The Scrapheap

I just wrote what I’m calling the “scrapheap” to supplement the D garbage collector. It’s basically just a linear allocator:

• A 16 MB pre-allocated chunk of memory, acquired from the OS on startup and never released
• Other code can allocate into that chunk using a dead simple bump-the-pointer stack
• The stack is reset at the end of each frame, therefore “freeing” the 16MB and making it available for use again

It’s very desirable to be able to allocate small amounts of short-lived memory without having to think too much about it. For example, when parsing string input, I might do the following:

bool DoesItMatch()
{
    string[] optionWords = optionText.strip().removechars(".,!'").toLower().split();
    return optionWords == someOtherThing;
}

Being able to do all that string manupulation in one line is really nice. I don’t have to manually allocate buffers or anything, it’s all taken care of. In D though, normally this allocates several times via the GC, even though once this function returns, I don’t use any of the allocations ever again.

Enter the scrapheap.

To enable it, I add one line to the beginning of this scope:

bool DoesItMatch()
{
    mixin(ScopeScrapheap!());
    string[] optionWords = optionText.strip().removechars(".,!'").toLower().split();
    return optionWords == someOtherThing;
}

This mixin tells the GC that from now until the end of this scope, every allocation should be redirected to the scrapheap. Now all the allocations in this function are effectively free (just the cost of bumping a pointer), and deallocation is free (resetting the pointer at the end of the frame). As long as I’m not expecting any of the allocations to outlive the frame, I’m in the clear.

For use cases like this, a scrapheap allocator the best of both worlds. Convenient-to-write code, without any allocation or deallocation overhead or contribution to future GC pauses. And these use cases make up a significant portion of the allocations that occur in the game each frame.

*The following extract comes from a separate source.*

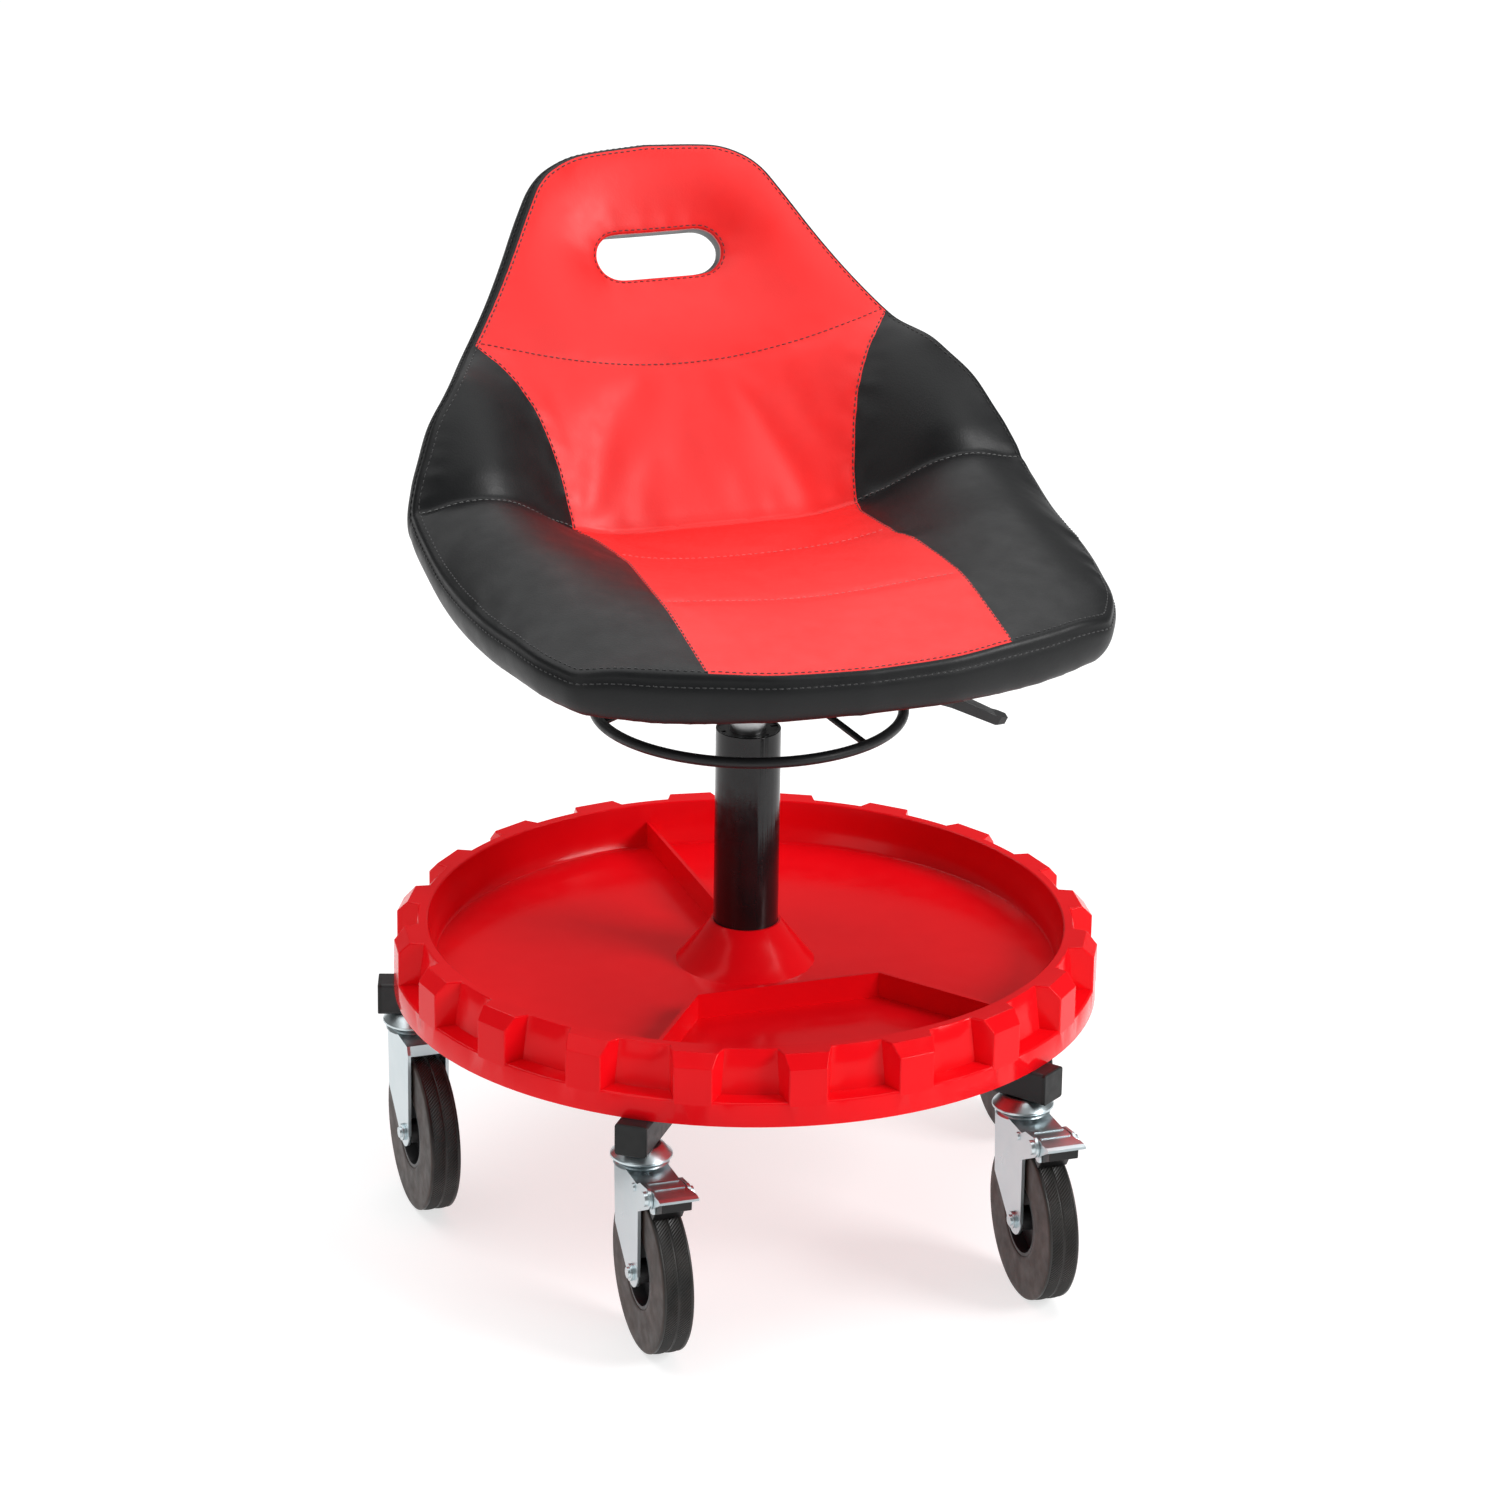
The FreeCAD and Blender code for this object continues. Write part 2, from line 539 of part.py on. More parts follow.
def stub(radius, ahead, height, from_x, to_x):
    """A round bar along X between two places across the caster."""
    return rod(V(from_x, -ahead, height), V(to_x, -ahead, height), radius)


def plate_yz(points, low_x, high_x):
    """A plate from (ahead, height) points, spanning low_x to high_x across the caster."""
    return polygon([(low_x, -a, z) for a, z in points]).extrude(V(high_x - low_x, 0, 0))


def make_fork(braked):
    """A sheet-metal fork; the braked one has ears and a rivet for its pedal."""
    outer = FORK_HALF_WIDTH
    inner = outer - FORK_PLATE
    end_radius = 12.5
    front = CASTER_TRAIL + end_radius
    ear_radius = 8.0
    stop_rivet = (33.0, 133.0)
    plate_end = 46.0 if braked else 40.0
    cheek_points = [(-15, CROWN_TOP), (-12, 85), (front, 35.4), (front, 117.6)]
    if braked:
        cheek_points += [(66.2, 129.7), PEDAL_PIVOT, (60, 144.3), (47, 142.7)]
    else:
        cheek_points += [(front, 132)]
    cheek_points += [(40, CROWN_TOP)]
    race_top = CROWN_TOP + 1.6
    crown = box((-outer, -plate_end, CROWN_TOP - FORK_PLATE), (outer, 22, CROWN_TOP))
    crown = fillet(crown, 8.0, lambda e: is_along(e, UP) and e.BoundBox.YMin > 0)
    race = turned([(8.0, CROWN_TOP - 1), (21.0, CROWN_TOP - 1), (19.0, race_top), (8.0, race_top)])
    pieces = [race]
    for side in (-1, 1):
        cheek = plate_yz(cheek_points, *sorted((side * inner, side * outer)))
        pieces.append(fillet(cheek, end_radius, lambda e: is_along(e, X_AXIS) and e.BoundBox.ZMax < 40))
        if braked:
            pieces.append(stub(ear_radius, *PEDAL_PIVOT, side * inner, side * outer))
            pieces.append(stub(5.5, *PEDAL_PIVOT, side * outer, side * (outer + 2.8)))
            pieces.append(stub(3.2, *stop_rivet, side * inner, side * (outer + 1.4)))
    if braked:
        pieces.append(across(PIN_RADIUS, *PEDAL_PIVOT, outer))
    else:
        pieces.append(box((-inner, -plate_end, 129.5), (inner, FORK_PLATE - plate_end, CROWN_TOP)))
    fork = crown.fuse(pieces)
    axle_hole = across(AXLE_RADIUS + FIT, CASTER_TRAIL, WHEEL_RADIUS, 30)
    return one(fork.cut([cyl(STEM_RADIUS + FIT, CROWN_TOP - 10, race_top + 1), axle_hole]))


def make_axle():
    reach = FORK_HALF_WIDTH
    place = (CASTER_TRAIL, WHEEL_RADIUS)
    between_cheeks = across(8.0, *place, reach)
    head = across(6.5, *place, reach + 2.6).cut(between_cheeks)
    tip = across(4.2, *place, reach + 4.2).cut(between_cheeks)
    return one(across(AXLE_RADIUS, *place, reach + 1).fuse([head, tip]))


def make_tyre():
    half = WHEEL_WIDTH / 2
    r = WHEEL_RADIUS
    side = [(half, TYRE_BORE), (half, r - 4), (half - 1.2, r - 1.2), (half - 3.2, r), (0.8, r)]
    profile = [(-x, h) for x, h in side] + [(0, r - 0.8)] + side[::-1]
    return moved(turned_on_x(profile), 0, -CASTER_TRAIL, WHEEL_RADIUS)


def make_rim():
    rim_r = TYRE_BORE - FIT
    bead = WHEEL_WIDTH / 2 - 0.6
    boss_end = WHEEL_WIDTH / 2 + 1.0
    boss_r = 9.5
    sleeve = turned_on_x([(-bead, 26.0), (-bead, rim_r), (bead, rim_r), (bead, 26.0)])
    web = turned_on_x([(-2.0, 9.0), (-2.0, 27.0), (2.0, 27.0), (2.0, 9.0)])
    bore = AXLE_RADIUS + FIT
    boss = turned_on_x([(-boss_end, bore), (-boss_end, boss_r), (boss_end, boss_r), (boss_end, bore)])
    return moved(one(sleeve.fuse([web, boss])), 0, -CASTER_TRAIL, WHEEL_RADIUS)


def make_pedal():
    """The brake's foot plate, which hangs between the fork's ears and flares out ahead of them."""
    skirt = FORK_HALF_WIDTH - FORK_PLATE - 0.3
    flare = 15.1
    rear, rear_top = 49.0, 142.7
    front, front_top = 85.5, 145.6
    lip = 90.2
    profile = [(rear, rear_top - 1.6), (rear, rear_top), (front, front_top), (lip - 0.4, 145.0),
               (lip, 143.2), (88.8, 143.0), (front - 0.5, front_top - 1.7)]
    plan = [(skirt, -rear + 1), (skirt, -72.5), (flare, -77), (flare, -lip - 1)]
    plan += [(-x, y) for x, y in reversed(plan)]
    tread = plate_yz(profile, -flare, flare)
    tread = tread.common(polygon([(x, y, 130.0) for x, y in plan]).extrude(V(0, 0, 20)))
    skirt_points = [(52, 142), (52, 134), (60, 128), (65, 125.5), (69.5, 126.5), (71, 132.5),
                    (87, 142), (87, 144)]
    pieces = []
    for side in (-1, 1):
        pieces.append(plate_yz(skirt_points, *sorted((side * skirt, side * (skirt - SKIRT_PLATE)))))
    for ahead in (52.0, 66.0):
        top = rear_top + (front_top - rear_top) * (ahead - rear) / (front - rear)
        pieces.append(box((2 - skirt, -ahead - 1.2, top - 0.6), (skirt - 2, -ahead + 1.2, top + 0.8)))
    return one(tread.fuse(pieces).cut(across(PIN_RADIUS + FIT, *PEDAL_PIVOT, 30)))


def pressed(shape, degrees):
    """The shape turned about the brake's rivet, as when its pedal is pressed down."""
    copy = shape.copy()
    copy.rotate(V(0, -PEDAL_PIVOT[0], PEDAL_PIVOT[1]), X_AXIS, degrees)
    return copy


def make_shoe():
    """The plastic brake block under the pedal, hollowed to the tyre's curve at the end of its travel."""
    raised_gap = 2.2
    pressed_gap = 0.5
    half = FORK_HALF_WIDTH - FORK_PLATE - 0.3 - SKIRT_PLATE - 0.2
    profile = [(57, 141.5), (55, 131), (57, 115), (62, 118), (67, 125), (84, 133.5), (84.6, 143.6)]
    block = plate_yz(profile, -half, half)
    wheel_at = (CASTER_TRAIL, WHEEL_RADIUS)
    rivet = across(PIN_RADIUS + FIT, *PEDAL_PIVOT, 30)
    block = block.cut([rivet, across(WHEEL_RADIUS + raised_gap, *wheel_at, 30)])
    block = pressed(block, PEDAL_TRAVEL).cut(across(WHEEL_RADIUS + pressed_gap, *wheel_at, 30))
    return one(pressed(block, -PEDAL_TRAVEL))


def make_swivel():
    """The stem, cup, nut and balls of one swivel, on the Z axis."""
    stem_low = CROWN_TOP - 7.0
    head = cyl(10.0, stem_low, CROWN_TOP - FORK_PLATE - 0.3)
    stem = cyl(STEM_RADIUS, stem_low, LEG_TOP + 9.0).fuse(head)
    bore = STEM_RADIUS + 0.02
    cup_low = 142.7
    skin_low = 145.2
    cup = turned([(bore, LEG_BOTTOM), (14.5, LEG_BOTTOM), (17.5, 150.6), (20.0, 147.6), (23.4, 144.6),
                  (23.4, cup_low), (21.9, cup_low), (21.9, skin_low), (bore, skin_low)])
    nut = hexagon(17.0, LEG_TOP, LEG_TOP + 8.0).cut(cyl(bore, LEG_TOP - 1, LEG_TOP + 10))
    ball_height = (CROWN_TOP + 1.6 + skin_low) / 2
    ball = Part.makeSphere(BALL_RADIUS, V(BEARING_CIRCLE, 0, ball_height))
    balls = [spun(ball, 30 * k) for k in range(12)]
    return {"caster_stems": [stem], "caster_cups": [cup], "stem_nuts": [nut], "swivel_balls": balls}


def make_casters():
    plain = {"fork": make_fork(False), "axle": make_axle(), "tyre": make_tyre(), "rim": make_rim()}
    braked = {**plain, "fork": make_fork(True), "brake_pedal": make_pedal(), "brake_shoe": make_shoe()}
    swivel = make_swivel()
    groups = {name: [] for name in swivel}
    for caster, angle in LEG_ANGLES.items():
        x = CASTER_CIRCLE * math.cos(math.radians(angle))
        y = CASTER_CIRCLE * math.sin(math.radians(angle))
        parts = braked if caster in BRAKED else plain
        for part, shape in parts.items():
            made[part + "_" + caster] = moved(shape, x, y)
        for name, shapes in swivel.items():
            groups[name] += [moved(shape, x, y) for shape in shapes]
    for name, shapes in groups.items():
        made[name] = group(shapes)


def main():
    make_base()
    make_tray()
    make_column_tube()
    make_gas_spring()
    make_ring()
    make_bracket()
    make_lever()
    make_seat()
    make_casters()
    os.makedirs("parts", exist_ok=True)
    for name, shape in made.items():
        if not shape.isValid():
            raise ValueError(name + " is not valid")
        shape.exportStep("parts/" + name + ".step")
    print(len(made), "nodes")


main()
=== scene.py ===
"""The looks of a rolling mechanic's seat: vinyl bucket cushion, red tool tray, zinc casters.

Metres, in the CAD frame: +Z up, the seat faces -Y, and the origin is on the floor under the lift column.
The seat's own lines are drawn in millimetres in its (x, t) plane: x runs across, and t runs from the front
edge through the crease, where it is 0, and up the back. Their height v is measured square to the surface.
"""
import json
import math

import bmesh
import bpy
import numpy as np
from mathutils import Matrix, Vector
from mathutils import noise as field
from mathutils.bvhtree import BVHTree
from mathutils.geometry import delaunay_2d_cdt


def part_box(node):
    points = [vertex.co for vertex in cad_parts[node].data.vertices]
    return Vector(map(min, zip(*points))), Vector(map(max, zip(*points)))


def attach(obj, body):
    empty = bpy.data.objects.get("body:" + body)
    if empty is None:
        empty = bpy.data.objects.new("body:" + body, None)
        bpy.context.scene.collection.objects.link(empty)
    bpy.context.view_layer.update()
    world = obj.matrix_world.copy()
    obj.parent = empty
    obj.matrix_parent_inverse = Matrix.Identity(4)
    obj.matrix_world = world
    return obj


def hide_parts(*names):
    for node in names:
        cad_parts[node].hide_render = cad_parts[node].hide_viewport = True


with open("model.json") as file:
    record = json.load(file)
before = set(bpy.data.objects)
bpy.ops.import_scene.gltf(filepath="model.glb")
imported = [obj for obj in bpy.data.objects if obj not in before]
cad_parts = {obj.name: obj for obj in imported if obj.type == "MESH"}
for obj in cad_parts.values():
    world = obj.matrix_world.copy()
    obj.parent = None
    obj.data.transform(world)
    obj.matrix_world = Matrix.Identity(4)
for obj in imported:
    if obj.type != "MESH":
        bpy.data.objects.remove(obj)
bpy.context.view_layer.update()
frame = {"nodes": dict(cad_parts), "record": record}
NODES = frame["nodes"]
CASTERS = ("front_left", "front_right", "right", "rear", "left")
MM = 0.001

# ---- the seat's driving lines, in millimetres ---------------------------------------------------
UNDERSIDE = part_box("rear_cover")[0].z / MM
RECLINE = 55.0               # turn of the surface normal from the pan to the back, degrees
TURN_HALF = 75.0             # the turn is spread over this much of t on each side of the crease
BAND = 36.0                  # height of the boxed edge band
BAND_BULGE = 6.5             # how far the band stands out between its two seams
PITCH = 6.5                  # spacing of the cushion mesh's points
HOLE_T = 224.0               # the hand hole's centre
HOLE_LENGTH = 102.0
HOLE_HEIGHT = 38.0
HOLE_CORNER = 18.5
HOLE_RIM = 4.0               # from the hole's edge to the first line of the padding round it
HOLE_DIP = 17.0              # the padding sinks this far at the hole
HOLE_DIP_REACH = 27.0
HOLE_CLIMB = 13.0            # the hole's lining climbs this far on its way to the back
HOLE_FLARE = 0.14            # and widens by this share

# (t, y, z) along the seat's centre line
CENTRE = [(-352, -265, 526), (-300, -213, 533), (-224, -137, 540), (-150, -63, 537), (-93, -6, 530),
          (-40, 47, 525), (-12, 75, 522.5), (0, 86, 523.5), (12, 94.5, 533), (40, 110.5, 556.5),
          (85, 135.8, 593.6), (151, 173.6, 647.7), (224, 215.6, 707.5), (268, 240.8, 743.5),
          (308, 263.5, 776.5)]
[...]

We use a stack to keep track of the currently-active allocator. That way we can switch to scrapheap mode for a large function, but then inside have a single function call that switches back to GC mode, and then inside of that have a subsection that uses the scrapheap, and so on. Switching to GC mode is what you’d expect:

mixin(ScopeGC!());

Each thread gets a separate scrapheap and allocator stack, albeit with a much smaller allocation size if they’re worker threads.

The scrapheap also eliminates the need for stack allocations via alloca(). Anywhere you’re allocating dynamically on the stack, just use the scrapheap instead. The allocator stack model also means we can easily write additional specialized allocators if we decide to in the future.

The idea of a per-frame linear allocator for throwaway memory is not even remotely new. Despite this, when discussing memory management, I still sometimes hear the refrain that “Allocating is always going to be expensive.” If you use the right allocation schemes in the right places, this doesn’t have to be the case.